▶ _Given task_
Set down the material once more, exactly as it appears.

▶ _Data extract_
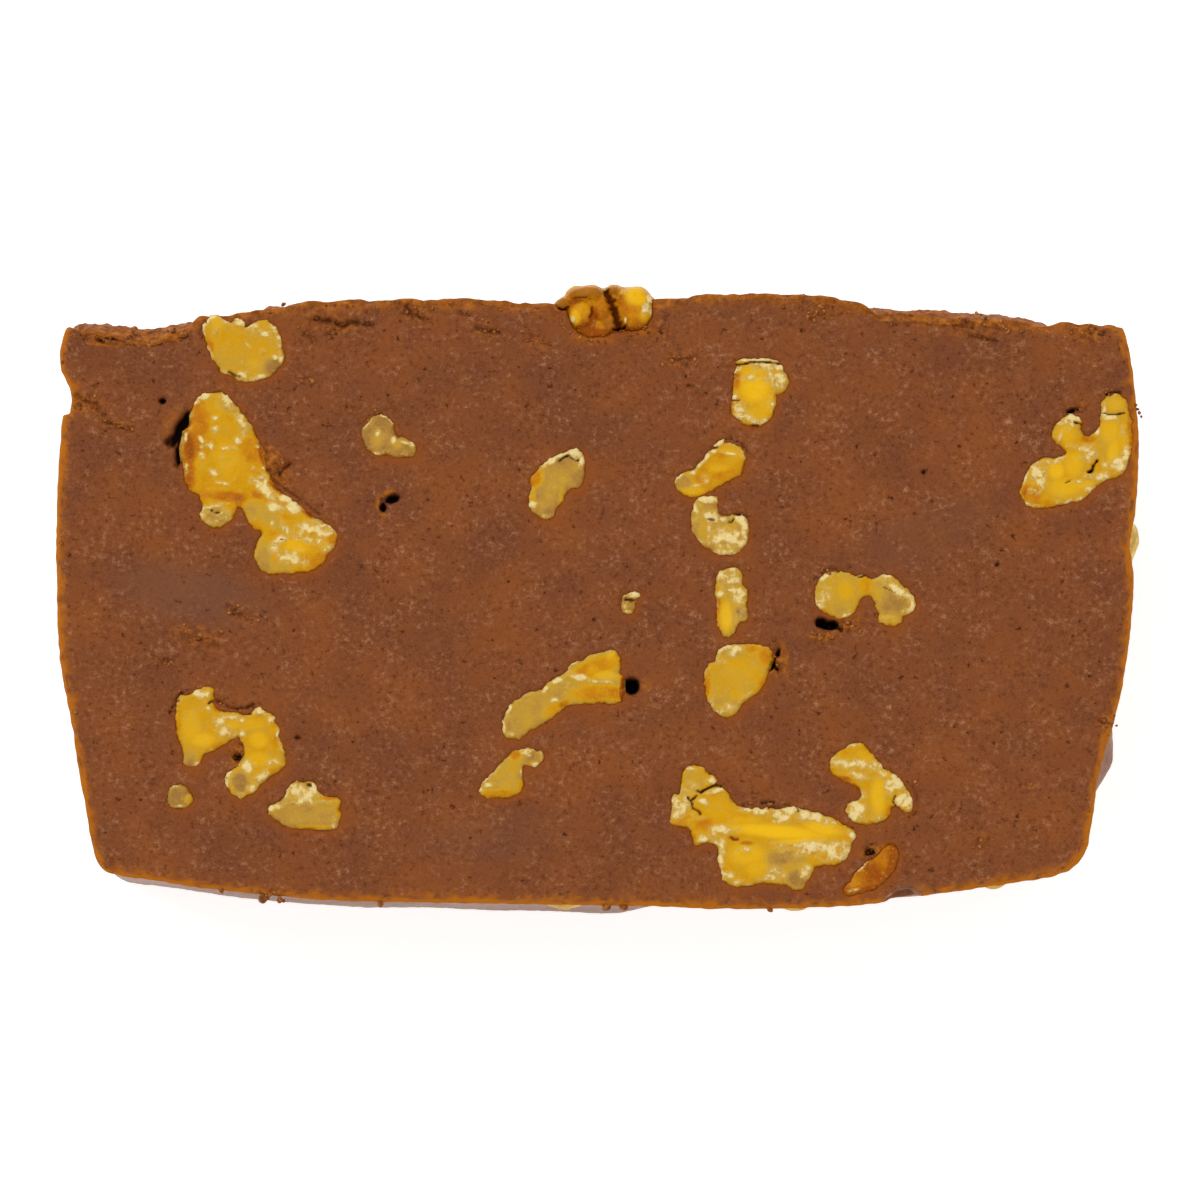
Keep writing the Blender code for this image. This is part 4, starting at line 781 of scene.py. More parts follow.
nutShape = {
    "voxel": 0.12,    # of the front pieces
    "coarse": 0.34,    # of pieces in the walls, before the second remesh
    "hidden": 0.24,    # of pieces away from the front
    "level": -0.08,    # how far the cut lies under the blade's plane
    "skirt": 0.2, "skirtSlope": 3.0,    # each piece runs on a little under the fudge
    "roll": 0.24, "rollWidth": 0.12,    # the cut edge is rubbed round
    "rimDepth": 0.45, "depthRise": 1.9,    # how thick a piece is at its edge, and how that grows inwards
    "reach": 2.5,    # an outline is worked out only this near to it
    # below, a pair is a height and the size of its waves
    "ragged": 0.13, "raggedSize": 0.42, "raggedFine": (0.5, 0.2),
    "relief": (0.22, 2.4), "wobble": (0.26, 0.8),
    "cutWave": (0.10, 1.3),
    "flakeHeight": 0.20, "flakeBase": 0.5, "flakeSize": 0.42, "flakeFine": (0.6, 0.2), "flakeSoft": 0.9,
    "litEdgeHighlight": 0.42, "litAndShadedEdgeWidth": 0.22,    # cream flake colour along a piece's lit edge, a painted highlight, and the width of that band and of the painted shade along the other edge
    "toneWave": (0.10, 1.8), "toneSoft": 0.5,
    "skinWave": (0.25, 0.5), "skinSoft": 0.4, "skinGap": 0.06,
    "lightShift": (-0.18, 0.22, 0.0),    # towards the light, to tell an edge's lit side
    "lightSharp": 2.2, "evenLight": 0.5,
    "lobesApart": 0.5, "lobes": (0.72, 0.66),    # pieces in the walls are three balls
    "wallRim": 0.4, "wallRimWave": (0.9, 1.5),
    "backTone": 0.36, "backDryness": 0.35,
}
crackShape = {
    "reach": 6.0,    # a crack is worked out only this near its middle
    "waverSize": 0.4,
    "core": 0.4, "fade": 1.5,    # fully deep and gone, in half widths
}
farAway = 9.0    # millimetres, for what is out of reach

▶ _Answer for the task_
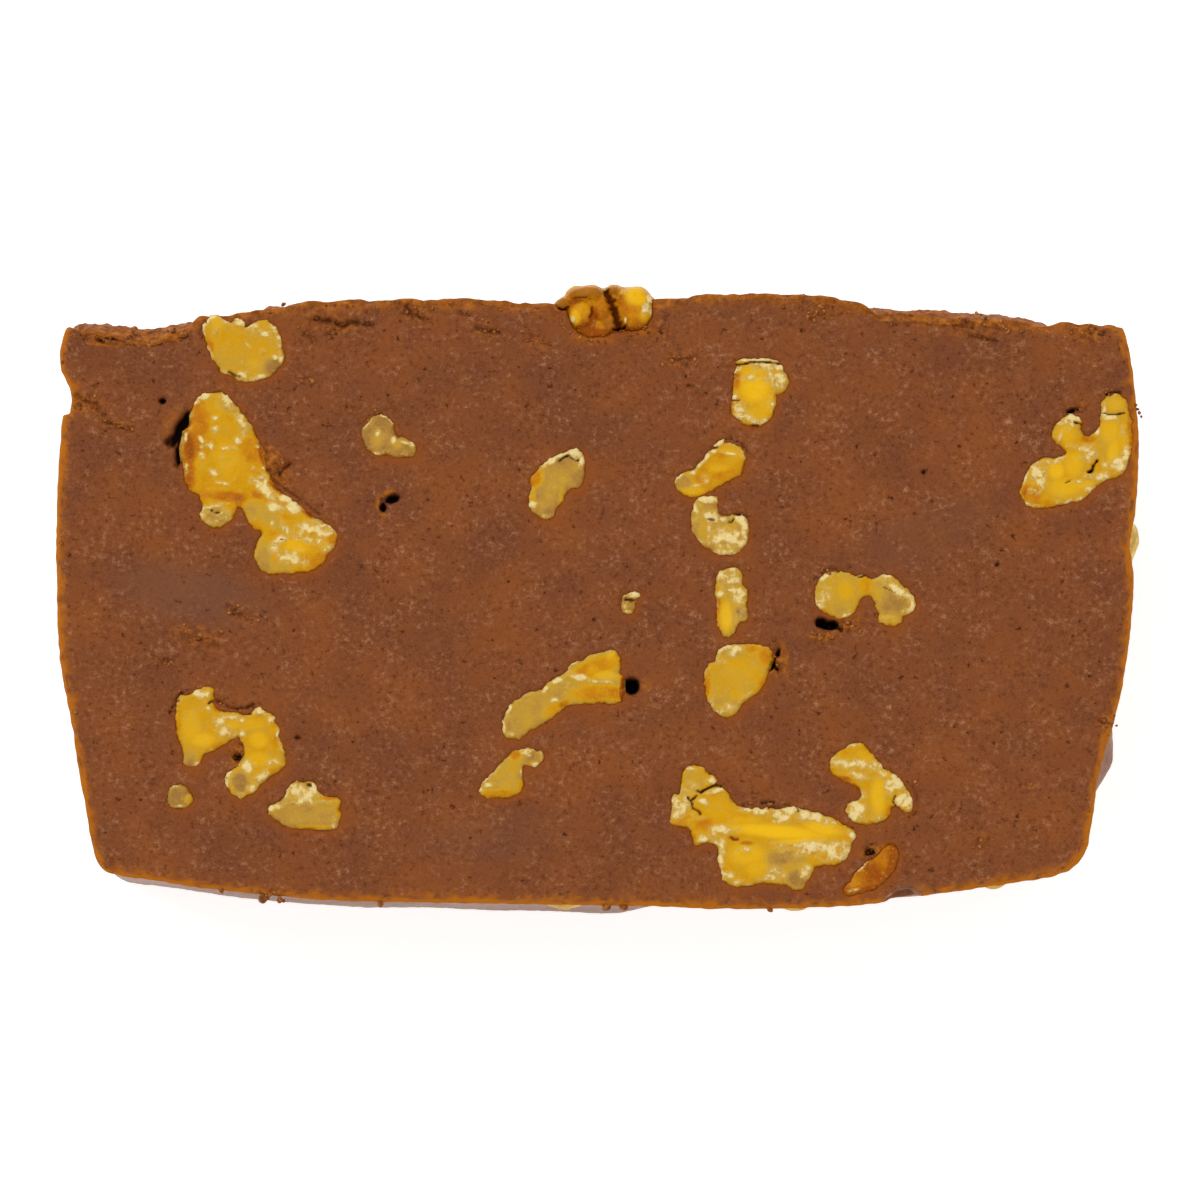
Keep writing the Blender code for this image. This is part 4, starting at line 781 of scene.py. More parts follow.
nutShape = {
    "voxel": 0.12,    # of the front pieces
    "coarse": 0.34,    # of pieces in the walls, before the second remesh
    "hidden": 0.24,    # of pieces away from the front
    "level": -0.08,    # how far the cut lies under the blade's plane
    "skirt": 0.2, "skirtSlope": 3.0,    # each piece runs on a little under the fudge
    "roll": 0.24, "rollWidth": 0.12,    # the cut edge is rubbed round
    "rimDepth": 0.45, "depthRise": 1.9,    # how thick a piece is at its edge, and how that grows inwards
    "reach": 2.5,    # an outline is worked out only this near to it
    # below, a pair is a height and the size of its waves
    "ragged": 0.13, "raggedSize": 0.42, "raggedFine": (0.5, 0.2),
    "relief": (0.22, 2.4), "wobble": (0.26, 0.8),
    "cutWave": (0.10, 1.3),
    "flakeHeight": 0.20, "flakeBase": 0.5, "flakeSize": 0.42, "flakeFine": (0.6, 0.2), "flakeSoft": 0.9,
    "litEdgeHighlight": 0.42, "litAndShadedEdgeWidth": 0.22,    # cream flake colour along a piece's lit edge, a painted highlight, and the width of that band and of the painted shade along the other edge
    "toneWave": (0.10, 1.8), "toneSoft": 0.5,
    "skinWave": (0.25, 0.5), "skinSoft": 0.4, "skinGap": 0.06,
    "lightShift": (-0.18, 0.22, 0.0),    # towards the light, to tell an edge's lit side
    "lightSharp": 2.2, "evenLight": 0.5,
    "lobesApart": 0.5, "lobes": (0.72, 0.66),    # pieces in the walls are three balls
    "wallRim": 0.4, "wallRimWave": (0.9, 1.5),
    "backTone": 0.36, "backDryness": 0.35,
}
crackShape = {
    "reach": 6.0,    # a crack is worked out only this near its middle
    "waverSize": 0.4,
    "core": 0.4, "fade": 1.5,    # fully deep and gone, in half widths
}
farAway = 9.0    # millimetres, for what is out of reach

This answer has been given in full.